Knitting America: A Glorious Heritage from Warm Sock to High Art by academic and knitter Susan M. Strawn (formerly of Interweave Press, and now a professor at dress and culture at Dominican University), is thoroughly researched and includes a good index, resources list and detailed endnotes. It is heavily illustrated (300+) with paintings, photographs, posters and vintage advertisements. It covers “The First American Knitters” (Chapter 1) of the 1700s through “Knitting Redefined” (Chapter 12) which brings the book up to 2007.

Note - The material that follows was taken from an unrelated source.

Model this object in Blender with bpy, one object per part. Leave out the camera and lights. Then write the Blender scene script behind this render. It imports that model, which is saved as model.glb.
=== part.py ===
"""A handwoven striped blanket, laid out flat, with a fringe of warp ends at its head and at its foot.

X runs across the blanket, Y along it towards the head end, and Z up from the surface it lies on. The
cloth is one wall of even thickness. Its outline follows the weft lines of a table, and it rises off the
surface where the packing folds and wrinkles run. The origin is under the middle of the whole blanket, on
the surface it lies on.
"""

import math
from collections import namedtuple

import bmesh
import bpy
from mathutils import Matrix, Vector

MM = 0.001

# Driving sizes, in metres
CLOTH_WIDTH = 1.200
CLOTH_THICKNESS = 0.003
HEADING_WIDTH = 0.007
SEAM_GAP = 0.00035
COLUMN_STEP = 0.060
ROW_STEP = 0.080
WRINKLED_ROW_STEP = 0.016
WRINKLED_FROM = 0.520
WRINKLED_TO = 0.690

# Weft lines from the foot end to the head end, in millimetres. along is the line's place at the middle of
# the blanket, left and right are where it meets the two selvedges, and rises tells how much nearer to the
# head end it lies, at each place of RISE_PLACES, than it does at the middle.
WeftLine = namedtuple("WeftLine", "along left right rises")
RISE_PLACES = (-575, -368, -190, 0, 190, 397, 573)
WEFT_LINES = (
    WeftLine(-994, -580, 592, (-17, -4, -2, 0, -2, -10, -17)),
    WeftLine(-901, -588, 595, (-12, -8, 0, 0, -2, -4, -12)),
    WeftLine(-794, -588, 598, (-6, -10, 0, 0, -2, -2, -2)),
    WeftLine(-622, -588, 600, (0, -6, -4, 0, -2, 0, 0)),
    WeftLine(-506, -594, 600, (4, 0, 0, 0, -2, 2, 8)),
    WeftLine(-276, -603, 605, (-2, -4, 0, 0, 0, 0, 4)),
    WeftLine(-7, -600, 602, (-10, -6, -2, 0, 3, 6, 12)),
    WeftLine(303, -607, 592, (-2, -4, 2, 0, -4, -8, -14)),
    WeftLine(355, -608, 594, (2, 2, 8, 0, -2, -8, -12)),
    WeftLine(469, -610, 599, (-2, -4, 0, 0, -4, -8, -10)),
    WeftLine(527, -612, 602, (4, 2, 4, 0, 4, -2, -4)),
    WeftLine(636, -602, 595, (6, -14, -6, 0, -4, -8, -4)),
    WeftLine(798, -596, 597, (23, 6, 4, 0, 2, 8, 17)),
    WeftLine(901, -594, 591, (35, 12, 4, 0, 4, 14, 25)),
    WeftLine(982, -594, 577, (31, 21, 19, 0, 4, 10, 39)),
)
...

Not surprisingly, a good portion of the book connects women’s and children’s knitting to military activism and patriotism (especially during the Civil War, WWI, and WWII). It includes fascinating posters and slogans such as “Remember Pearl Harbor, PURL HARDER” and the red cross campaign slogan,”Our Boys need Sox, Knit Your Bit” (seen below). After thumbing through it, one really gets a clear message that the perception  of knitting transforms frequently in American popular culture – though it always seems to have been found valuable. Knitting America includes a few paragraphs on Native American knitting, and interestingly, that the popularity of knitting seems to have wained in the 1920s (it seems that due to the high demand for hand-knitted items in WWI, people were just burnt out on it by the 1920s).

Page 98-99 (From Chapter Six "The Knitting War")

The book also includes 20 historical knitting patterns, including various military socks, baby clothes, a particularly intriguing purse from the 1890s, as well as mittens, scarves and ties. The patters seem to be based on both actual historical garments (the Zoar Mittens below are from the Ohio Historical Society) as well as historical printed pattern instructions. covers the idea of knitting in American history with amazing breadth – everything from Civil War Reenactment Knitters (pg 49) to the emergence of ‘art knitting’ (pg 192) to Native Alaskan Qiviut Lace Knitting (pg 71) to Amish and Mennonite Knitting (p6 65) and even includes a photograph of Sojourner Truth knitting in 1864 (pg. 40).

Page 60-61 (Chapter 4: Traveling Stitches) including Pattern for 1880s Zoar Mittens

Of the 20 patters included in the book, I have my sights set on either the 1950s Men’s argyle socks (164) or 1930s Baby Soaker (pg 127) reprinted from the The Farmer’s Wife, March 1939. If anyone has tried out any of the patterns, I’d love to hear your feedback.